▶ PROBLEM REQUIREMENTS: Pull out every line of the listing below where "scene" appears.

[start]

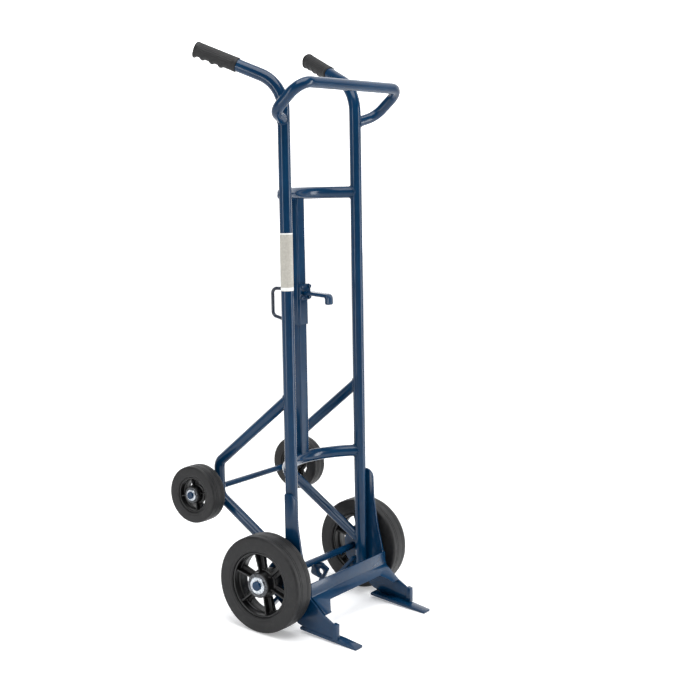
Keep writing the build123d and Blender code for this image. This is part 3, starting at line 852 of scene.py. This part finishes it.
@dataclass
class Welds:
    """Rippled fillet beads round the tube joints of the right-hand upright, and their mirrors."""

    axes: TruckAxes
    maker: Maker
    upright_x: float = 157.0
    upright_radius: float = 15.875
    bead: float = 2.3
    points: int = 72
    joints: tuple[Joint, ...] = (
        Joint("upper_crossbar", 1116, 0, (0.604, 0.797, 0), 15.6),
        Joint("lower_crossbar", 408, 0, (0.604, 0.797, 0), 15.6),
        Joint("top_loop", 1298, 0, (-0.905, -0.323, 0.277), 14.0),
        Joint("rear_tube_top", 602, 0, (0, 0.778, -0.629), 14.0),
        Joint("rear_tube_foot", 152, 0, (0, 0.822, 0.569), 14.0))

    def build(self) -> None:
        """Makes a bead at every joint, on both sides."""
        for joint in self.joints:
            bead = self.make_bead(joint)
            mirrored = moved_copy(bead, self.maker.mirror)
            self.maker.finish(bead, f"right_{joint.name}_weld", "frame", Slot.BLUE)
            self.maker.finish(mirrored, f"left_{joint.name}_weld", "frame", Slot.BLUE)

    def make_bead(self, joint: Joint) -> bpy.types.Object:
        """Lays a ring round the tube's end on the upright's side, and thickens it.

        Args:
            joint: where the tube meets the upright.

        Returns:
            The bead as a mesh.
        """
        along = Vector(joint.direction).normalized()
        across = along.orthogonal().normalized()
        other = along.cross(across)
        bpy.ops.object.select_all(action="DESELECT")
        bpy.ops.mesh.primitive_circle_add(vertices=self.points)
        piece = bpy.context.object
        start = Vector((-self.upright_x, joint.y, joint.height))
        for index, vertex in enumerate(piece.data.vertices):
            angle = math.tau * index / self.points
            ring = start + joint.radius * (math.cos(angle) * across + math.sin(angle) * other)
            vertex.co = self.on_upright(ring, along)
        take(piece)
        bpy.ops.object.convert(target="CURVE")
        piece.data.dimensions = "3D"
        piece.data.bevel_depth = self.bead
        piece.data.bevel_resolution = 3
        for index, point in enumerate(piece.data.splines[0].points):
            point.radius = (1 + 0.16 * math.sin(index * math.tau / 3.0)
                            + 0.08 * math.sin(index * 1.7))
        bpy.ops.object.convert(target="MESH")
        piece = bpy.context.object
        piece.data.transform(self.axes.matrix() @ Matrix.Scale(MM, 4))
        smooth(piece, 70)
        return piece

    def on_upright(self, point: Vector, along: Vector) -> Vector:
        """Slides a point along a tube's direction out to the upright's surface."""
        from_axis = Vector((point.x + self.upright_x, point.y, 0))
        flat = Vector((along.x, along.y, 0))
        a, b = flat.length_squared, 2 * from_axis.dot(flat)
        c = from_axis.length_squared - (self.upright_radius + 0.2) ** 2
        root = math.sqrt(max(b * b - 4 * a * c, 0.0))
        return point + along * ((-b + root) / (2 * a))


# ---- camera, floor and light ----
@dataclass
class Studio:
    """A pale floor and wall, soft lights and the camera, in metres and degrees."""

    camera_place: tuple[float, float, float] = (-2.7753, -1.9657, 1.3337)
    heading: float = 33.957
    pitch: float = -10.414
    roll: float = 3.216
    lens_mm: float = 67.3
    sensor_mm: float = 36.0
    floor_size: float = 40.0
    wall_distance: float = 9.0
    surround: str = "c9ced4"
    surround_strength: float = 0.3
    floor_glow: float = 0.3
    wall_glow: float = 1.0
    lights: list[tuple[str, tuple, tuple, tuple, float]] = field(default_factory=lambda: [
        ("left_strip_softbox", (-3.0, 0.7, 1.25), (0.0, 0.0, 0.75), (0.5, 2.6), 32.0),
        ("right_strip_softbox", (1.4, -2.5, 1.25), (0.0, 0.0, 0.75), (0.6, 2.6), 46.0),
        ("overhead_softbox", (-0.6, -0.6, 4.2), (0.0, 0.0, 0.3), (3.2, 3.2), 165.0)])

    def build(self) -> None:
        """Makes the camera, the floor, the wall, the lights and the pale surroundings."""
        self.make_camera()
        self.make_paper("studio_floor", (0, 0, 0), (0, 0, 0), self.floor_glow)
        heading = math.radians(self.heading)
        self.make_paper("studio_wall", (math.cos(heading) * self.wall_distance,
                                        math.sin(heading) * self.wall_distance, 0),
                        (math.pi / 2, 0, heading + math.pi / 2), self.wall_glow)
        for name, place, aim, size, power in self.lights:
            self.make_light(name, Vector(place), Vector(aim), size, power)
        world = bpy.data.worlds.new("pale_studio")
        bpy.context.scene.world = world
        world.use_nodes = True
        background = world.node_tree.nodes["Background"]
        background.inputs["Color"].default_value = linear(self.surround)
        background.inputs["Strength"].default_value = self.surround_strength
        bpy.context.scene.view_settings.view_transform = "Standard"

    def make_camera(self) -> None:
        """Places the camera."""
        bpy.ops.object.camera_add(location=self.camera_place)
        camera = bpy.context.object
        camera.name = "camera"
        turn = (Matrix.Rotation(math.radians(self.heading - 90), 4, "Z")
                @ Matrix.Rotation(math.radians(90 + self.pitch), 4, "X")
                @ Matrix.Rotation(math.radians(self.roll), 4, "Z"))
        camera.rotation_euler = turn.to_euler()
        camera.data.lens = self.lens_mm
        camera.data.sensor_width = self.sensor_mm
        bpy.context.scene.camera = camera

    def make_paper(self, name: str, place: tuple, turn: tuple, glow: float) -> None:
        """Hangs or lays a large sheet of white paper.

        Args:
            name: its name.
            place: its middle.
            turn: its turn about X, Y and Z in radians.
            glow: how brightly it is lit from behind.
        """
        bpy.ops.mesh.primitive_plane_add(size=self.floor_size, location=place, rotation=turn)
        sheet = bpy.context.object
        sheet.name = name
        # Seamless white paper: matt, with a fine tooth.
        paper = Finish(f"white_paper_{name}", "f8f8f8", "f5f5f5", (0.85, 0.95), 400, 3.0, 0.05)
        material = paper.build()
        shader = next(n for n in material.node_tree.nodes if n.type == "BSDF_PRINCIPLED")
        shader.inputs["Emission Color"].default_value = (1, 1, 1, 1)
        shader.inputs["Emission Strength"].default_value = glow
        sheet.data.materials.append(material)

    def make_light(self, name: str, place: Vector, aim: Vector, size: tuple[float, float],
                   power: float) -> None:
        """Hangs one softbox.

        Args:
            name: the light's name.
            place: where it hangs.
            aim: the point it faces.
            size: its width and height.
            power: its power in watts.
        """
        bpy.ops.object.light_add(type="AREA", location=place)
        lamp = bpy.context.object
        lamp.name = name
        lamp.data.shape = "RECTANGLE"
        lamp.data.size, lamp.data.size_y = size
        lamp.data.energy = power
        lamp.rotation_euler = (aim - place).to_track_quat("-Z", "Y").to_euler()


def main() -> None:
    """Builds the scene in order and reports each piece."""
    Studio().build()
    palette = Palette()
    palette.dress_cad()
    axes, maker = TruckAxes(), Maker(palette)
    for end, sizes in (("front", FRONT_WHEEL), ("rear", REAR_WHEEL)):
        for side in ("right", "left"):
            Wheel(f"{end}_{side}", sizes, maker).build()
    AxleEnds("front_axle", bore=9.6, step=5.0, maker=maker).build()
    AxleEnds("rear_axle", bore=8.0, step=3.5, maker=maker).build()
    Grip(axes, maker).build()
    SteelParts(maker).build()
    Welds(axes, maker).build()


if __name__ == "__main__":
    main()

[end]

▶ SOLUTION TO THIS TASK:
Keep writing the build123d and Blender code for this image. This is part 3, starting at line 852 of scene.py. This part finishes it.
        bpy.context.scene.world = world
        bpy.context.scene.view_settings.view_transform = "Standard"
        bpy.context.scene.camera = camera
    """Builds the scene in order and reports each piece."""